Enteligent backs 800V DC-native power for AI data centres
Enteligent has published a technical white paper calling for a shift in data centre electrical design: distributing 800V direct current (DC) across a facility and converting it to 50VDC at the rack.
The paper focuses on power-delivery constraints in AI and GPU-heavy environments. It points to rack power levels rising beyond 100kW and links that trend to larger site deployments in the hundreds of megawatts, with some planning assumptions extending to gigawatt-scale builds.
Enteligent presents the approach as an alternative to conventional alternating current (AC) architectures, arguing that AC-based electrical infrastructure is reaching practical limits as power density increases and operators try to fit more compute into the same footprint.
DC distribution
The architecture distributes power at 800VDC within the facility, then converts it to 50VDC within each rack. The paper describes this as a better match for modern servers, which already rely on internal DC power rails.
It also positions the design as a way to reduce conversion losses by centralising AC-to-DC conversion into fewer, higher-utilisation systems and using rack-level converters for the final stage of power delivery to IT equipment.
"AI is fundamentally reshaping data center power requirements. While 800VDC distribution solves the upstream limitations of traditional AC infrastructure, converting it directly to a 50VDC server bus within the rack addresses the final conversion bottleneck at the server level," said Sean Burke, CEO of Enteligent.
"The combination of 800VDC facility distribution with rack-level 800VDC-to-50VDC conversion represents a complete, DC-native power architecture that aligns with the realities of modern data center requirements," Burke added.
Efficiency claims
The paper links electrical efficiency to thermal performance, describing each conversion step as wasted energy that becomes heat inside the rack.

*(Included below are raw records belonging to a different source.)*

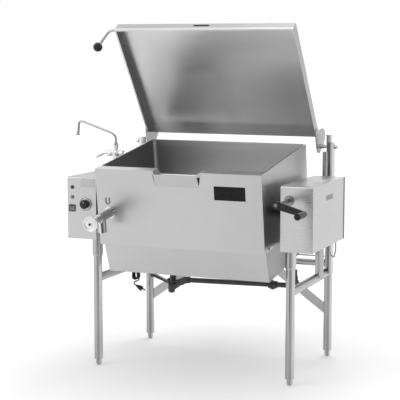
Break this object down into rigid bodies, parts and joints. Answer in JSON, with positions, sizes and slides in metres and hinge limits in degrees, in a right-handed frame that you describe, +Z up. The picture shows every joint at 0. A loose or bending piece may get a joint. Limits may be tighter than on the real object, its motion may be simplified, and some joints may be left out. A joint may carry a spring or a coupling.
{
  "type": "tilting bratt pan",
  "caption": "Deep rectangular tilting cooking pan on open tube legs, with consoles, hand-cranked tilt, hinged lid, draw-off valve and swing spout.",
  "frame": {"origin": "on the floor under the middle of the part's bounding box, cord left out", "axes": "+Z up, front towards -Y, width along X"},
  "size_m": [1.4049, 0.9791, 1.6374],
  "materials": {
    "stainless": "satin brushed",
    "tube_steel": "satin",
    "tank_steel": "fine brushed",
    "chrome": "polished",
    "black_plastic": "smooth",
    "grip_plastic": "satin",
    "black_iron": "painted",
    "gear_iron": "machined",
    "shaft_steel": "turned",
    "lamp": "clear",
    "rubber": "smooth",
    "cord": "smooth"
  },
  "bodies": {
    "frame": {"feet": "tube_steel", "leg_front_left": "tube_steel", "leg_front_right": "tube_steel", "leg_rear_left": "tube_steel", "leg_rear_right": "tube_steel", "leg_socket_left": "tube_steel", "leg_socket_right": "tube_steel", "side_frame_left": "tube_steel", "side_frame_right": "tube_steel", "rear_rail": "tube_steel", "brace_left": "tube_steel", "brace_right": "tube_steel", "lid_post_left": "tube_steel", "lid_post_right": "tube_steel", "hinge_pins": "chrome", "lid_balance": "tube_steel", "console_left": "stainless", "console_left_back": "stainless", "console_right": "stainless", "console_right_back": "stainless", "bearing_left": "gear_iron", "bearing_right": "gear_iron", "worm_bracket": "gear_iron", "crank_escutcheon": "chrome", "faucet_body": "chrome", "dial": "chrome", "switch_frame": "black_plastic", "lamps": "lamp", "gas_line": "black_iron", "gas_hanger": "black_iron", "conduit": "rubber", "cord_gland": "rubber", "cord": "cord", "hank": "cord", "plug": "rubber"},
    "pan": {"tank": "tank_steel", "pan_skin": "stainless", "pour_lip": "stainless", "burner_box": "stainless", "burners": "gear_iron", "trunnion_left": "gear_iron", "trunnion_right": "gear_iron", "valve_body": "shaft_steel", "strainer_hook": "shaft_steel"},
    "crank": {"crank_shaft": "shaft_steel", "crank_arm": "black_plastic"},
    "grip": {"crank_grip": "grip_plastic"},
    "lid": {"lid": "stainless", "hinge_plate_left": "stainless", "hinge_plate_right": "stainless", "lid_handle": "chrome", "lid_ball": "black_plastic"},
    "valve_wheel": {"valve_wheel": "chrome"},
    "valve_plug": {"valve_plug": "shaft_steel"},
    "spout": {"spout": "chrome"},
    "lever_left": {"lever_left": "chrome"},
    "lever_right": {"lever_right": "chrome"},
    "thermostat": {"knob": "black_plastic"},
    "power_switch": {"switch_rocker": "black_plastic"}
  },
  "joints": [
    {"name": "pan_tilt", "type": "hinge", "parent": "frame", "child": "pan", "pos_m": [0.061, 0.037, 0.7763], "axis": [1, 0, 0], "range_deg": [-8.49, 66.51]},
    {"name": "crank_turn", "type": "hinge", "parent": "frame", "child": "crank", "pos_m": [0.561, -0.374, 0.8563], "axis": [0, -1, 0], "range_deg": [-256, 1997]},
    {"name": "grip_spin", "type": "hinge", "parent": "crank", "child": "grip", "pos_m": [0.6856, -0.404, 0.82291], "axis": [0, 1, 0], "continuous": true},
    {"name": "lid_hinge", "type": "hinge", "parent": "frame", "child": "lid", "pos_m": [0.061, 0.419, 1.051], "axis": [-1, 0, 0], "range_deg": [-54.38, 28]},
    {"name": "valve_turn", "type": "hinge", "parent": "pan", "child": "valve_wheel", "pos_m": [-0.282, -0.4272, 0.74796], "axis": [0, -0.989, -0.1476], "range_deg": [0, 720]},
    {"name": "valve_slide", "type": "slide", "parent": "pan", "child": "valve_plug", "axis": [0, -0.989, -0.1476], "range_m": [0, 0.008]},
    {"name": "spout_swing", "type": "hinge", "parent": "frame", "child": "spout", "pos_m": [-0.482, 0.187, 1.06], "axis": [0, 0, -1], "range_deg": [-180, 60]},
    {"name": "tap_left", "type": "hinge", "parent": "frame", "child": "lever_left", "pos_m": [-0.532, 0.187, 1.003], "axis": [1, 0, 0], "range_deg": [0, 90]},
    {"name": "tap_right", "type": "hinge", "parent": "frame", "child": "lever_right", "pos_m": [-0.436, 0.187, 1.003], "axis": [1, 0, 0], "range_deg": [0, 90]},
    {"name": "thermostat_turn", "type": "hinge", "parent": "frame", "child": "thermostat", "pos_m": [-0.4525, -0.199, 0.7907], "axis": [0, 1, 0], "range_deg": [0, 280]},
    {"name": "switch_rock", "type": "hinge", "parent": "frame", "child": "power_switch", "pos_m": [-0.5234, -0.199, 0.7693], "axis": [-1, 0, 0], "range_deg": [0, 16]}
  ],
  "couplings": [
    {"joint": "crank_turn", "follows": "pan_tilt", "ratio": 30},
    {"joint": "valve_slide", "follows": "valve_turn", "m_per_rad": 0.00063662}
  ]
}
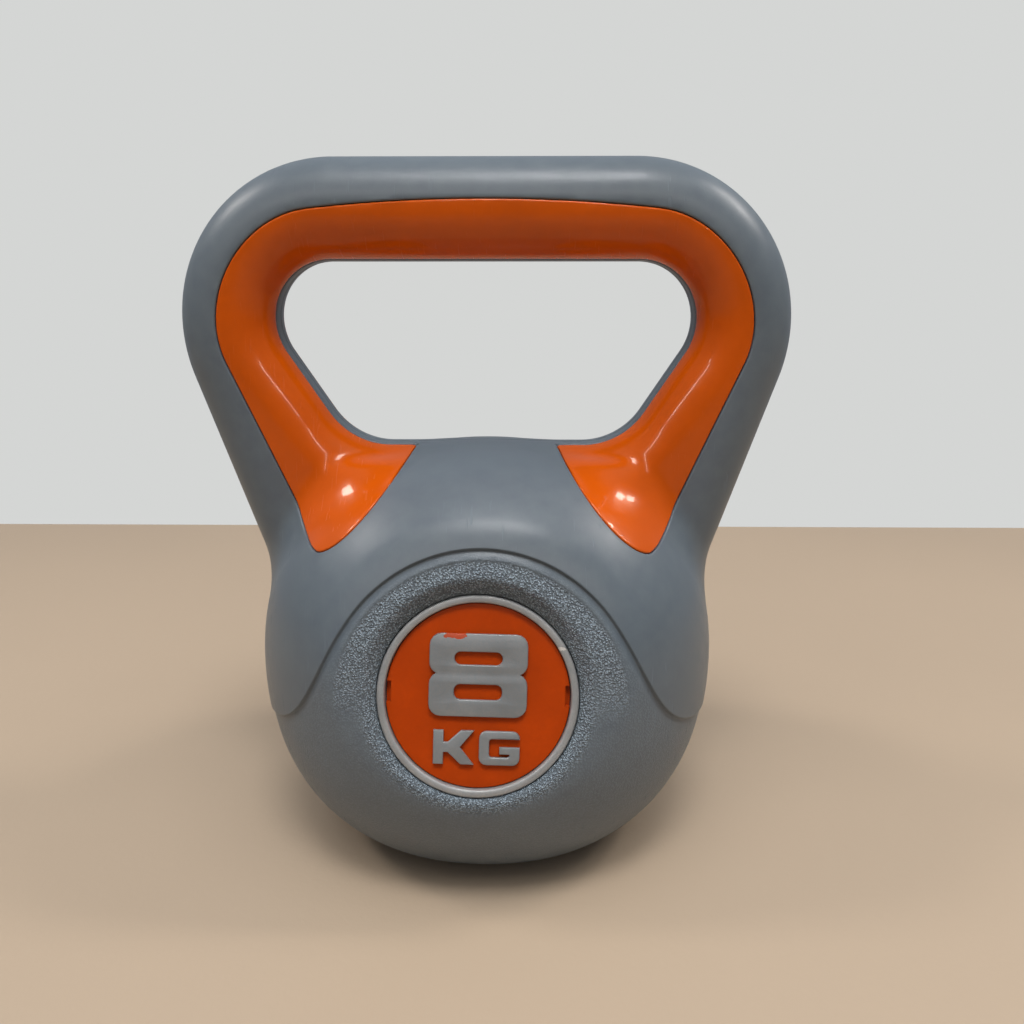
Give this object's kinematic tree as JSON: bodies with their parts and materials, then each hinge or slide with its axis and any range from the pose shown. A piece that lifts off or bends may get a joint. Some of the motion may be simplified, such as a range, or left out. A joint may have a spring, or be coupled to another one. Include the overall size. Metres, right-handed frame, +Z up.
{
  "type": "kettlebell",
  "caption": "Cement-filled kettlebell with a plastic shell, a wide two-handed loop handle with soft grip panels, and a round weight badge on each face.",
  "frame": {"origin": "middle of the flat base, on the surface that it stands on", "axes": "+Z up, +X along the handle bar to the right, front face towards -Y"},
  "size_m": [0.2356, 0.164, 0.27],
  "materials": {
    "shell_plastic": "satin moulded grey plastic, fine grain on the bowl",
    "grip_plastic": "glossy orange soft plastic",
    "badge_field": "satin orange",
    "badge_relief": "silver-grey coating, satin",
    "cement": "rough cast cement and sand",
    "rod_steel": "plain drawn steel",
    "plug_plastic": "dark grey moulded plastic"
  },
  "bodies": {
    "root": {"shell": "shell_plastic", "grip_inlay_front": "grip_plastic", "grip_inlay_back": "grip_plastic", "badge_disc_front": "badge_field", "badge_disc_back": "badge_field", "badge_ring_front": "badge_relief", "badge_ring_back": "badge_relief", "badge_numeral_8_front": "badge_relief", "badge_numeral_8_back": "badge_relief", "badge_letter_k_front": "badge_relief", "badge_letter_k_back": "badge_relief", "badge_letter_g_front": "badge_relief", "badge_letter_g_back": "badge_relief", "cement_core": "cement", "handle_rod": "rod_steel", "filler_plug": "plug_plastic"}
  },
  "joints": []
}
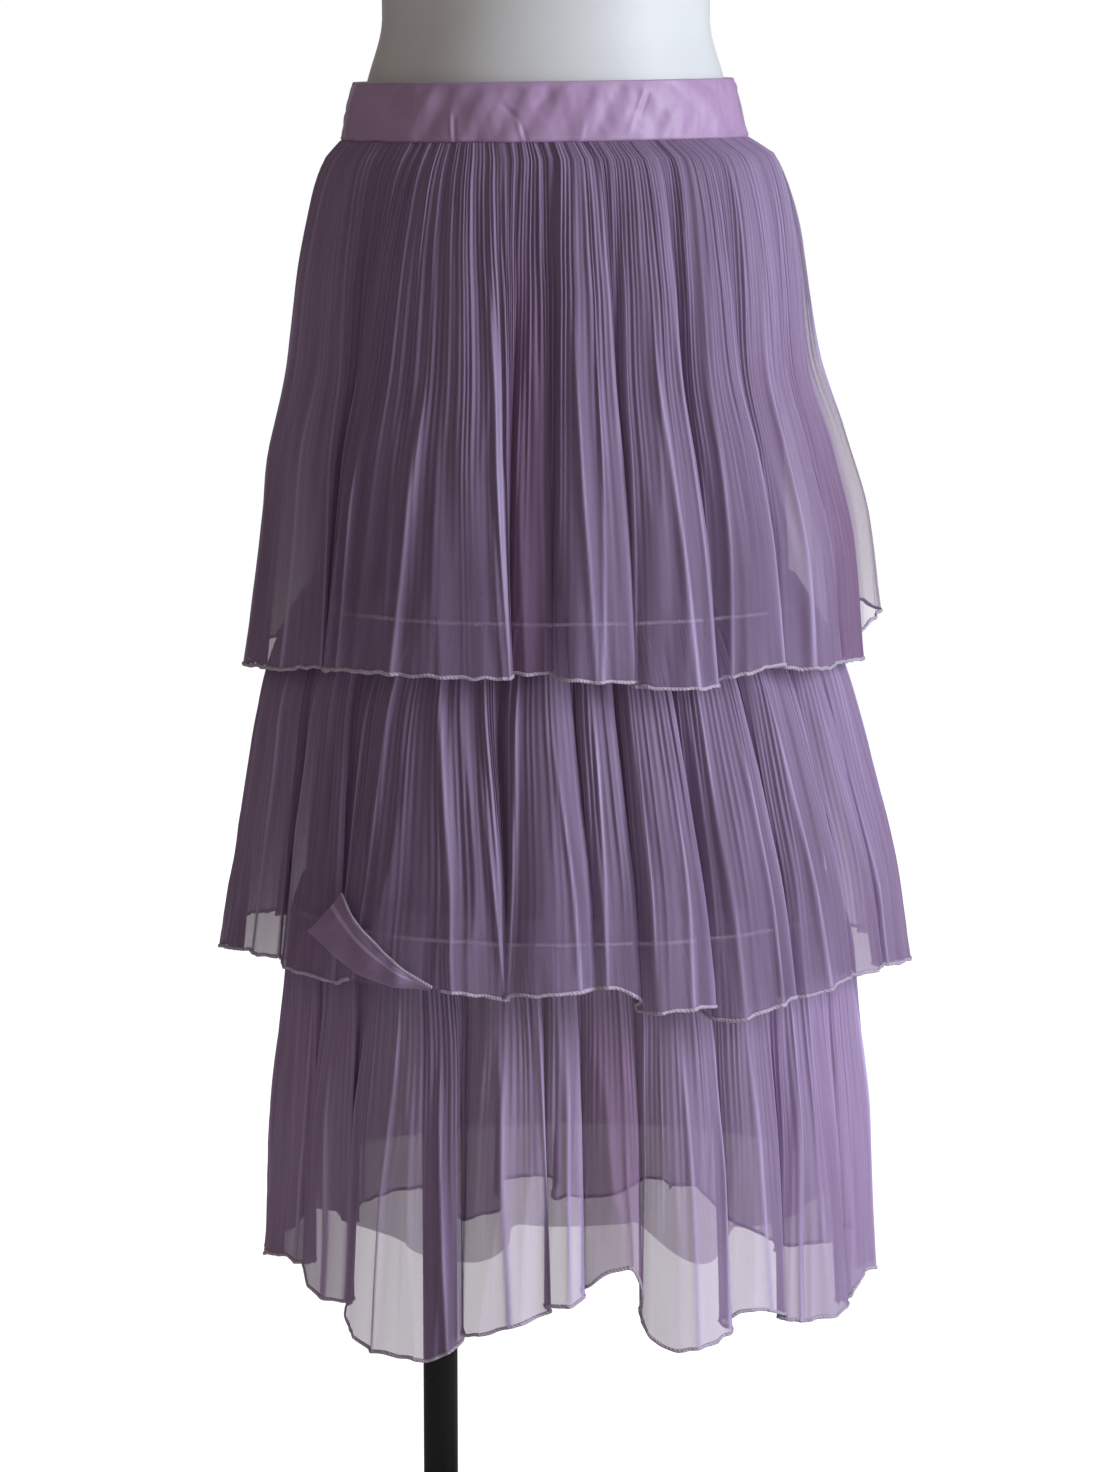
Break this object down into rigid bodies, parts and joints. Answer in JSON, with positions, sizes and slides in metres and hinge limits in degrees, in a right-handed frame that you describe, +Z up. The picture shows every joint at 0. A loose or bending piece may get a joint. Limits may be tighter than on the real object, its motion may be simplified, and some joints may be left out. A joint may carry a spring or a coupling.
{
  "type": "tiered pleated skirt on a limbless dress form with a pole stand",
  "caption": "Sheer, finely pleated, tiered midi skirt with a flat satin waistband, worn by a limbless dress form on a pole stand.",
  "frame": {"origin": "on the floor under the middle of the dress form, at the centre of the stand base's underside", "axes": "+Z up, the skirt's front faces -Y, and +X is the wearer's left"},
  "size_m": [0.4871, 0.4134, 1.59],
  "materials": {
    "mesh": "sheer, fine crystal pleating, soft",
    "satin": "satin sheen",
    "lining": "plain woven, matte",
    "form": "smooth, slightly satin",
    "stand": "satin black"
  },
  "bodies": {
    "root": {"dress_form": "form", "lining_back": "lining", "lining_front": "lining", "pole_collar": "stand", "pole_socket": "stand", "stand_base": "stand", "stand_pole": "stand", "tier_1_back": "mesh", "tier_1_front": "mesh", "tier_2_back": "mesh", "tier_2_front": "mesh", "tier_2_turned_hem": "mesh", "tier_3_back": "mesh", "tier_3_front": "mesh", "underskirt_back": "mesh", "underskirt_front": "mesh", "waistband_back": "satin", "waistband_front": "satin"}
  },
  "joints": []
}
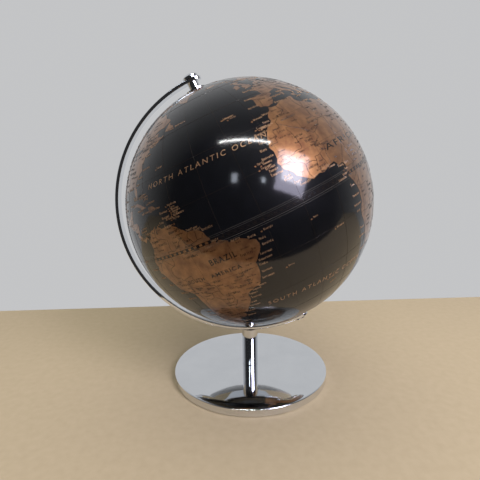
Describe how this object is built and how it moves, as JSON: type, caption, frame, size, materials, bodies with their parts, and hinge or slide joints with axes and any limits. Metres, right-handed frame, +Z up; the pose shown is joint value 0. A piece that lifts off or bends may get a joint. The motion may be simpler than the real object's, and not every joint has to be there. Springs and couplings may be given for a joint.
{
  "type": "desktop globe on stand",
  "caption": "World globe that spins on two pole pins inside a bent metal half hoop, held by one post on a weighted round base.",
  "frame": {"origin": "centre of the base's underside, on the surface that the globe rests on", "axes": "+Z up; the half hoop lies in the XZ plane on the -X side, so the north pole leans towards -X; the globe is seen from -Y"},
  "size_m": [0.21, 0.2, 0.2575],
  "materials": {
    "chrome_base": "mirror chrome on pressed steel",
    "chrome_post": "mirror chrome on turned bar",
    "chrome_arm": "mirror chrome on bent flat strip",
    "chrome_screws": "bright chrome",
    "chrome_sleeves": "bright chrome on turned bar",
    "chrome_caps": "bright chrome on pressed steel",
    "zinc_steel": "zinc plated",
    "iron": "rough cast",
    "foam": "closed-cell foam sheet",
    "nylon": "natural nylon",
    "raw_plastic": "unpainted moulding",
    "ball_print": "black and copper map print under clear varnish"
  },
  "bodies": {
    "stand": {"base_cover": "chrome_base", "base_weight": "iron", "base_pad": "foam", "base_screw": "zinc_steel", "base_washer": "zinc_steel", "post": "chrome_post", "arm": "chrome_arm", "arm_screw": "chrome_screws", "arm_washer": "chrome_screws", "north_screw": "chrome_screws", "north_sleeve": "chrome_sleeves", "south_screw": "chrome_screws", "south_sleeve": "chrome_sleeves", "thrust_washer": "nylon"},
    "ball": {"north_half": "ball_print", "south_half": "ball_print", "joining_band": "raw_plastic", "north_cap": "chrome_caps", "north_lock_ring": "nylon", "south_cap": "chrome_caps", "south_lock_ring": "nylon"}
  },
  "joints": [
    {"name": "ball_spin", "type": "hinge", "parent": "stand", "child": "ball", "pos_m": [0, 0, 0.152], "axis": [-0.4067, 0, 0.9135], "continuous": true}
  ]
}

That heat increases the cooling burden and can reduce the share of a site's footprint that operators can dedicate to compute.
Enteligent argues that the best results come from adopting high-voltage DC as the facility standard and pairing it with rack-level 800VDC-to-50VDC conversion, framing the combination as a complete "DC-native" stack for AI-scale data centres.
The white paper also makes a revenue-based argument around power density, claiming an AI rack built on a DC-native architecture can generate 10x to 15x more revenue than a traditional rack in the same square footage. The announcement does not include the supporting calculations, but the claim reflects a broader shift in the sector where available power and cooling increasingly determine how much infrastructure can be monetised within a facility.
One partner quoted in the announcement is Claros, which describes itself as a power-management platform company developing power-delivery technologies for data centres. Frank Smith, Claros' VP of Growth, links efficiency improvements to site economics.
"Power density is revenue density, and this architecture unlocks both. Every percentage point of efficiency recovered from unnecessary AC conversion translates directly into lower operating costs, reduced cooling infrastructure, and more usable compute per square foot of data center floor space," said Frank Smith, VP of Growth, Claros.
Smith also said: "Claros and Enteligent share the same perspective that by eliminating 15 to 20 kW of wasted heat per rack, you address one of the more persistent cost and scaling barriers for AI and GPU data centers."
Rack conversion
Beyond AI infrastructure, the paper argues that rack-level conversion could provide a common electrical platform across workload types, including enterprise and storage servers as well as GPU compute and newer AI systems.
The report builds on Enteligent's earlier research into facility-level 800VDC power delivery, which examined efficiency, total cost of ownership, and scalability for next-generation AI data centres.
Enteligent develops DC power infrastructure for high-density loads, including data centres and electric vehicle charging. It says its products are based on a proprietary DC-DC platform and aim to reduce AC conversion steps in power-delivery chains.
The company has increasingly focused on the constraints operators face as they plan higher-density racks and larger campuses. The white paper adds to a growing body of industry material that treats power conversion, heat removal, and space constraints as connected challenges rather than separate engineering domains.
Enteligent presents the 800VDC-to-50VDC approach as a path to higher rack power density as electrical losses and thermal limits become defining factors in AI data centre design.